» Information supplied
======

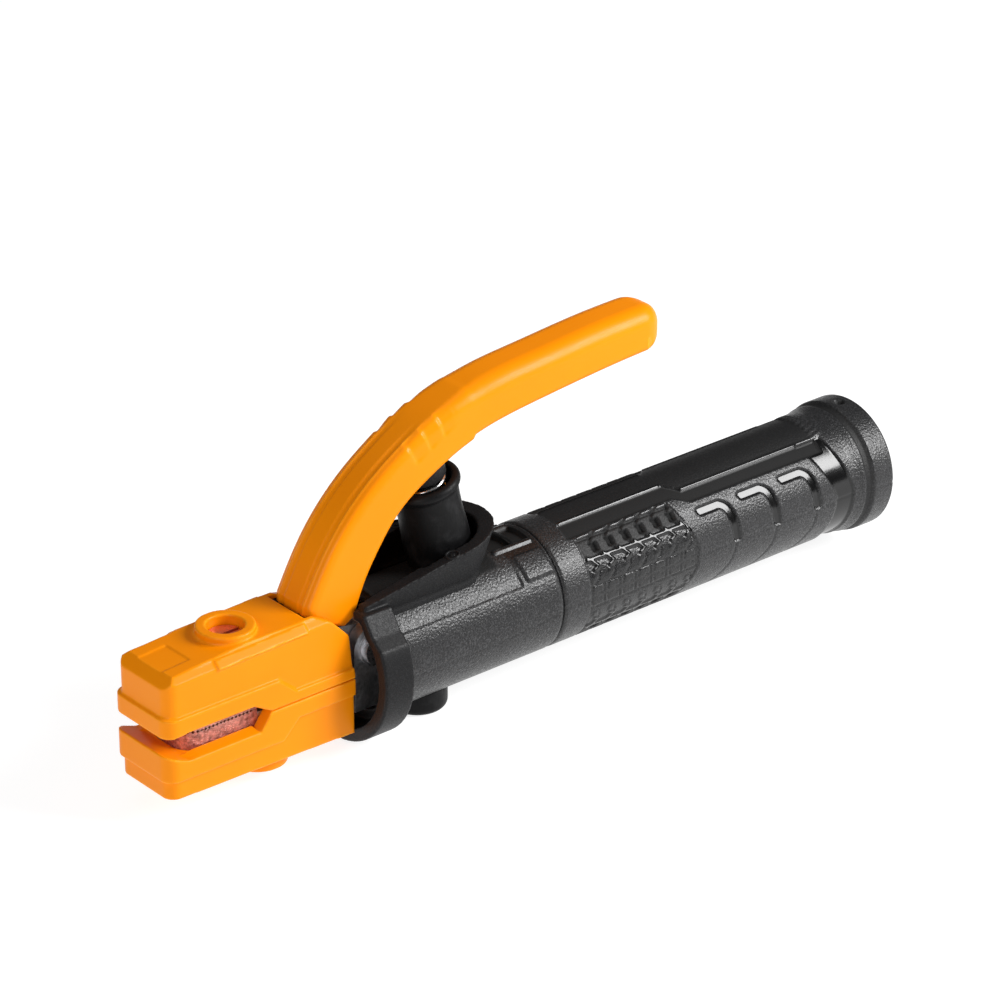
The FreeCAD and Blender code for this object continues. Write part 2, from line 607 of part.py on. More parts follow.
def core_arm():
    """Curved bar inside the cover, at fixed shares of the way from its top to its underside."""
    stations = list(zip(COVER_TOP, COVER_BOTTOM))[:CORE_STATIONS]
    lines = []
    for share in CORE_SHARES:
        lines.append([((1 - share) * top[0] + share * low[0], (1 - share) * top[1] + share * low[1])
                      for top, low in stations])
    upper, lower = lines
    y = -CORE_HALF_WIDTH
    end = Part.makePolygon([Vector(x, y, z) for x, z in (upper[-1], lower[-1])])
    front = Part.makePolygon([Vector(x, y, z) for x, z in (lower[0], upper[0])])
    edges = [spline_edge(upper, y)] + end.Edges + [spline_edge(lower, y)]
    face = Part.Face(Part.Wire(edges + front.Edges))
    return face.extrude(Vector(0, 2 * CORE_HALF_WIDTH, 0)), upper[0], lower[0]


def lever_core():
    x, z = PIVOT
    rear = UPPER_ARM_REAR_X
    jaw = rounded_bar(ARM_FRONT_X, rear, ARM_HALF_WIDTH, ARM_CORNER_R, UPPER_ARM_BOTTOM_Z, ARM_TOP_Z)
    jaw = jaw.cut(contact_seat(-5, CONTACT_DEPTH))
    arm, arm_top, arm_low = core_arm()
    root = prism_y(CORE_ROOT + [arm_top, arm_low] + CORE_HEEL, CORE_HALF_WIDTH)
    web_outline = [(rear - 1, UPPER_ARM_BOTTOM_Z + 0.2), (rear - 1, ARM_TOP_Z - 1.5),
                   (x - 2, z + KNUCKLE_R - 0.4), (x, z - KNUCKLE_R)]
    web = prism_y(web_outline, KNUCKLE_HALF_WIDTH)
    knuckle = cyl_y(KNUCKLE_R, -KNUCKLE_HALF_WIDTH, KNUCKLE_HALF_WIDTH, x, z)
    body = fused([jaw, root, web, knuckle, arm])
    body = body.cut(cyl_y(BUSH_R, -FAR, FAR, x, z))
    body = body.cut(cyl_z(JAW_SCREW_R, JAW_SCREW_TIP_Z, FAR, UPPER_BOSS_X))
    for rivet_x in RIVET_XS:
        body = body.cut(cyl_z(RIVET_R, 0, CONTACT_DEPTH + RIVET_TAIL, rivet_x))
    body = body.cut(spring_top_seat())
    return body.cut(cover_screw_shank(0))


def cover_screw_shank(low):
    return cyl_z(COVER_SCREW_R, low, COVER_SCREW_BASE_Z + COVER_SCREW_LENGTH, COVER_SCREW_X)


def lever_cover_screw():
    base, x = COVER_SCREW_BASE_Z, COVER_SCREW_X
    head = cyl_z(COVER_SCREW_HEAD_R, base - COVER_SCREW_HEAD, base, x)
    slot_top = base - COVER_SCREW_HEAD + COVER_SCREW_SLOT_DEPTH
    half = COVER_SCREW_SLOT_HALF_WIDTH
    slot = box(x - 5, x + 5, -half, half, base - 3, slot_top)
    return fused([cover_screw_shank(base), head]).cut(slot)


def lever_cover():
    body = cover_solid().cut(lever_core())
    body = body.cut(spring_top_seat())
    head_room = COVER_SCREW_HEAD_R + COVER_SCREW_HEAD_PLAY
    body = body.cut(cyl_z(head_room, 0, COVER_SCREW_BASE_Z, COVER_SCREW_X))
    body = body.cut(cover_screw_shank(0))
    return body.cut(box(JAW_FRONT_X, JAW_REAR_X + 8, -FAR, FAR, 0, COVER_LOW_Z))


PARTS = {
    "handle_grip": handle_grip,
    "front_sleeve": front_sleeve,
    "front_guard": front_guard,
    "foot_cap": foot_cap,
    "handle_lock_screw": handle_lock_screw,
    "conductor_body": conductor_body,
    "cable_clamp_shoe": shoe_solid,
    "cable_set_screws": cable_set_screws,
    "lower_jaw_contact": lambda: contact(-1),
    "lower_contact_rivets": lambda: contact_rivets(-1),
    "lower_jaw_insulator": lower_jaw_insulator,
    "lower_insulator_screw": lambda: jaw_screw(LOWER_BOSS_X, -1, LOWER_RECESS_Z),
    "spring_cup": spring_cup,
    "compression_spring": compression_spring,
    "pivot_pin": pivot_pin,
    "pivot_washers": pivot_washers,
    "pivot_clip": pivot_clip,
    "lever_core": lever_core,
    "pivot_bushing": pivot_bushing,
    "upper_jaw_contact": lambda: contact(1),
    "upper_contact_rivets": lambda: contact_rivets(1),
    "upper_jaw_insulator": upper_jaw_insulator,
    "upper_insulator_screw": lambda: jaw_screw(UPPER_BOSS_X, 1, UPPER_RECESS_Z),
    "lever_cover": lever_cover,
    "lever_cover_screw": lever_cover_screw,
    "spring_top_seat": spring_top_seat,
}

os.makedirs("parts", exist_ok=True)
for node, make in PARTS.items():
    solid = make()
    assert solid.isValid(), node
    solid.exportStep("parts/" + node + ".step")
    print(node, len(solid.Solids), "solids", round(solid.Volume / 1000, 2), "cm3")
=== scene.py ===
import bpy
import bmesh
import math
import numpy as np
from mathutils import Matrix, Vector


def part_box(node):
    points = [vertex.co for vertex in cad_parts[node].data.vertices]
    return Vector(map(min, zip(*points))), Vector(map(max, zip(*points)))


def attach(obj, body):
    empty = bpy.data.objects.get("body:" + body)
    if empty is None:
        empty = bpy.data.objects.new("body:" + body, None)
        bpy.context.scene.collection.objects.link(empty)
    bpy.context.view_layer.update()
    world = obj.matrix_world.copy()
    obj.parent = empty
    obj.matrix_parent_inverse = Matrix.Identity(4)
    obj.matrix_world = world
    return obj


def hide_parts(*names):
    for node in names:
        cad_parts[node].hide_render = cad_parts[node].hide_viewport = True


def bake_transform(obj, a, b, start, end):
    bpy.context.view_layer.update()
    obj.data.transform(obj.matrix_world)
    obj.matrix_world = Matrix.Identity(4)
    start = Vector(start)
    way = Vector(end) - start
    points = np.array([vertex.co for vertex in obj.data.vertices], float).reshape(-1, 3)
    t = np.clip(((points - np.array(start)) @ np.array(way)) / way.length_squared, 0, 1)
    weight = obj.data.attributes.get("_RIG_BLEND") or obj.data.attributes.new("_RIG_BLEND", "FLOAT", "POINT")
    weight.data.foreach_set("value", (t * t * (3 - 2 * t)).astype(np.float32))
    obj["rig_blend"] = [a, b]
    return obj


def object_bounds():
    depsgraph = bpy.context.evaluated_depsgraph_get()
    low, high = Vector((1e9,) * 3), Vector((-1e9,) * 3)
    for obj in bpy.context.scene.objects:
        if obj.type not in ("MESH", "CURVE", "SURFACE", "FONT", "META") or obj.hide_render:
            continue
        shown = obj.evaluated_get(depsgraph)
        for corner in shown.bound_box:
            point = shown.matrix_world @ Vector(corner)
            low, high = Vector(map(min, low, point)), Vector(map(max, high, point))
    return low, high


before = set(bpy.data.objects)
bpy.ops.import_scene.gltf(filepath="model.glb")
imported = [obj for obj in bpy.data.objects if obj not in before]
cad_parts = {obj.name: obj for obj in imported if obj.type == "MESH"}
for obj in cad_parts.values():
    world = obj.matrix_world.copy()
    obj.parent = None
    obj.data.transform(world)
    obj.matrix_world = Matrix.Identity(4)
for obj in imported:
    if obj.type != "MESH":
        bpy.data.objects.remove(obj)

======

» Short problem
Extract the listing in its entirety, matching it exactly.

» Exercise solution
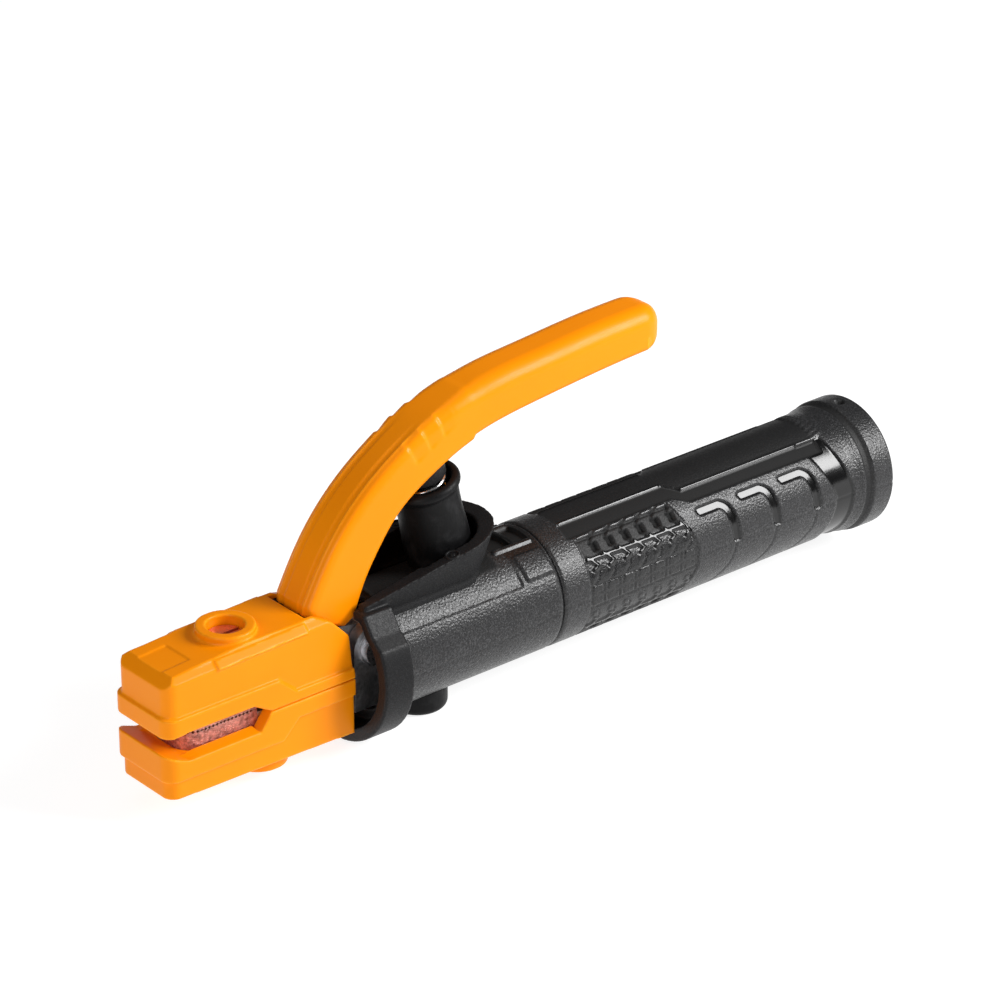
The FreeCAD and Blender code for this object continues. Write part 2, from line 607 of part.py on. More parts follow.
def core_arm():
    """Curved bar inside the cover, at fixed shares of the way from its top to its underside."""
    stations = list(zip(COVER_TOP, COVER_BOTTOM))[:CORE_STATIONS]
    lines = []
    for share in CORE_SHARES:
        lines.append([((1 - share) * top[0] + share * low[0], (1 - share) * top[1] + share * low[1])
                      for top, low in stations])
    upper, lower = lines
    y = -CORE_HALF_WIDTH
    end = Part.makePolygon([Vector(x, y, z) for x, z in (upper[-1], lower[-1])])
    front = Part.makePolygon([Vector(x, y, z) for x, z in (lower[0], upper[0])])
    edges = [spline_edge(upper, y)] + end.Edges + [spline_edge(lower, y)]
    face = Part.Face(Part.Wire(edges + front.Edges))
    return face.extrude(Vector(0, 2 * CORE_HALF_WIDTH, 0)), upper[0], lower[0]


def lever_core():
    x, z = PIVOT
    rear = UPPER_ARM_REAR_X
    jaw = rounded_bar(ARM_FRONT_X, rear, ARM_HALF_WIDTH, ARM_CORNER_R, UPPER_ARM_BOTTOM_Z, ARM_TOP_Z)
    jaw = jaw.cut(contact_seat(-5, CONTACT_DEPTH))
    arm, arm_top, arm_low = core_arm()
    root = prism_y(CORE_ROOT + [arm_top, arm_low] + CORE_HEEL, CORE_HALF_WIDTH)
    web_outline = [(rear - 1, UPPER_ARM_BOTTOM_Z + 0.2), (rear - 1, ARM_TOP_Z - 1.5),
                   (x - 2, z + KNUCKLE_R - 0.4), (x, z - KNUCKLE_R)]
    web = prism_y(web_outline, KNUCKLE_HALF_WIDTH)
    knuckle = cyl_y(KNUCKLE_R, -KNUCKLE_HALF_WIDTH, KNUCKLE_HALF_WIDTH, x, z)
    body = fused([jaw, root, web, knuckle, arm])
    body = body.cut(cyl_y(BUSH_R, -FAR, FAR, x, z))
    body = body.cut(cyl_z(JAW_SCREW_R, JAW_SCREW_TIP_Z, FAR, UPPER_BOSS_X))
    for rivet_x in RIVET_XS:
        body = body.cut(cyl_z(RIVET_R, 0, CONTACT_DEPTH + RIVET_TAIL, rivet_x))
    body = body.cut(spring_top_seat())
    return body.cut(cover_screw_shank(0))


def cover_screw_shank(low):
    return cyl_z(COVER_SCREW_R, low, COVER_SCREW_BASE_Z + COVER_SCREW_LENGTH, COVER_SCREW_X)


def lever_cover_screw():
    base, x = COVER_SCREW_BASE_Z, COVER_SCREW_X
    head = cyl_z(COVER_SCREW_HEAD_R, base - COVER_SCREW_HEAD, base, x)
    slot_top = base - COVER_SCREW_HEAD + COVER_SCREW_SLOT_DEPTH
    half = COVER_SCREW_SLOT_HALF_WIDTH
    slot = box(x - 5, x + 5, -half, half, base - 3, slot_top)
    return fused([cover_screw_shank(base), head]).cut(slot)


def lever_cover():
    body = cover_solid().cut(lever_core())
    body = body.cut(spring_top_seat())
    head_room = COVER_SCREW_HEAD_R + COVER_SCREW_HEAD_PLAY
    body = body.cut(cyl_z(head_room, 0, COVER_SCREW_BASE_Z, COVER_SCREW_X))
    body = body.cut(cover_screw_shank(0))
    return body.cut(box(JAW_FRONT_X, JAW_REAR_X + 8, -FAR, FAR, 0, COVER_LOW_Z))


PARTS = {
    "handle_grip": handle_grip,
    "front_sleeve": front_sleeve,
    "front_guard": front_guard,
    "foot_cap": foot_cap,
    "handle_lock_screw": handle_lock_screw,
    "conductor_body": conductor_body,
    "cable_clamp_shoe": shoe_solid,
    "cable_set_screws": cable_set_screws,
    "lower_jaw_contact": lambda: contact(-1),
    "lower_contact_rivets": lambda: contact_rivets(-1),
    "lower_jaw_insulator": lower_jaw_insulator,
    "lower_insulator_screw": lambda: jaw_screw(LOWER_BOSS_X, -1, LOWER_RECESS_Z),
    "spring_cup": spring_cup,
    "compression_spring": compression_spring,
    "pivot_pin": pivot_pin,
    "pivot_washers": pivot_washers,
    "pivot_clip": pivot_clip,
    "lever_core": lever_core,
    "pivot_bushing": pivot_bushing,
    "upper_jaw_contact": lambda: contact(1),
    "upper_contact_rivets": lambda: contact_rivets(1),
    "upper_jaw_insulator": upper_jaw_insulator,
    "upper_insulator_screw": lambda: jaw_screw(UPPER_BOSS_X, 1, UPPER_RECESS_Z),
    "lever_cover": lever_cover,
    "lever_cover_screw": lever_cover_screw,
    "spring_top_seat": spring_top_seat,
}

os.makedirs("parts", exist_ok=True)
for node, make in PARTS.items():
    solid = make()
    assert solid.isValid(), node
    solid.exportStep("parts/" + node + ".step")
    print(node, len(solid.Solids), "solids", round(solid.Volume / 1000, 2), "cm3")
=== scene.py ===
import bpy
import bmesh
import math
import numpy as np
from mathutils import Matrix, Vector


def part_box(node):
    points = [vertex.co for vertex in cad_parts[node].data.vertices]
    return Vector(map(min, zip(*points))), Vector(map(max, zip(*points)))


def attach(obj, body):
    empty = bpy.data.objects.get("body:" + body)
    if empty is None:
        empty = bpy.data.objects.new("body:" + body, None)
        bpy.context.scene.collection.objects.link(empty)
    bpy.context.view_layer.update()
    world = obj.matrix_world.copy()
    obj.parent = empty
    obj.matrix_parent_inverse = Matrix.Identity(4)
    obj.matrix_world = world
    return obj


def hide_parts(*names):
    for node in names:
        cad_parts[node].hide_render = cad_parts[node].hide_viewport = True


def bake_transform(obj, a, b, start, end):
    bpy.context.view_layer.update()
    obj.data.transform(obj.matrix_world)
    obj.matrix_world = Matrix.Identity(4)
    start = Vector(start)
    way = Vector(end) - start
    points = np.array([vertex.co for vertex in obj.data.vertices], float).reshape(-1, 3)
    t = np.clip(((points - np.array(start)) @ np.array(way)) / way.length_squared, 0, 1)
    weight = obj.data.attributes.get("_RIG_BLEND") or obj.data.attributes.new("_RIG_BLEND", "FLOAT", "POINT")
    weight.data.foreach_set("value", (t * t * (3 - 2 * t)).astype(np.float32))
    obj["rig_blend"] = [a, b]
    return obj


def object_bounds():
    depsgraph = bpy.context.evaluated_depsgraph_get()
    low, high = Vector((1e9,) * 3), Vector((-1e9,) * 3)
    for obj in bpy.context.scene.objects:
        if obj.type not in ("MESH", "CURVE", "SURFACE", "FONT", "META") or obj.hide_render:
            continue
        shown = obj.evaluated_get(depsgraph)
        for corner in shown.bound_box:
            point = shown.matrix_world @ Vector(corner)
            low, high = Vector(map(min, low, point)), Vector(map(max, high, point))
    return low, high


before = set(bpy.data.objects)
bpy.ops.import_scene.gltf(filepath="model.glb")
imported = [obj for obj in bpy.data.objects if obj not in before]
cad_parts = {obj.name: obj for obj in imported if obj.type == "MESH"}
for obj in cad_parts.values():
    world = obj.matrix_world.copy()
    obj.parent = None
    obj.data.transform(world)
    obj.matrix_world = Matrix.Identity(4)
for obj in imported:
    if obj.type != "MESH":
        bpy.data.objects.remove(obj)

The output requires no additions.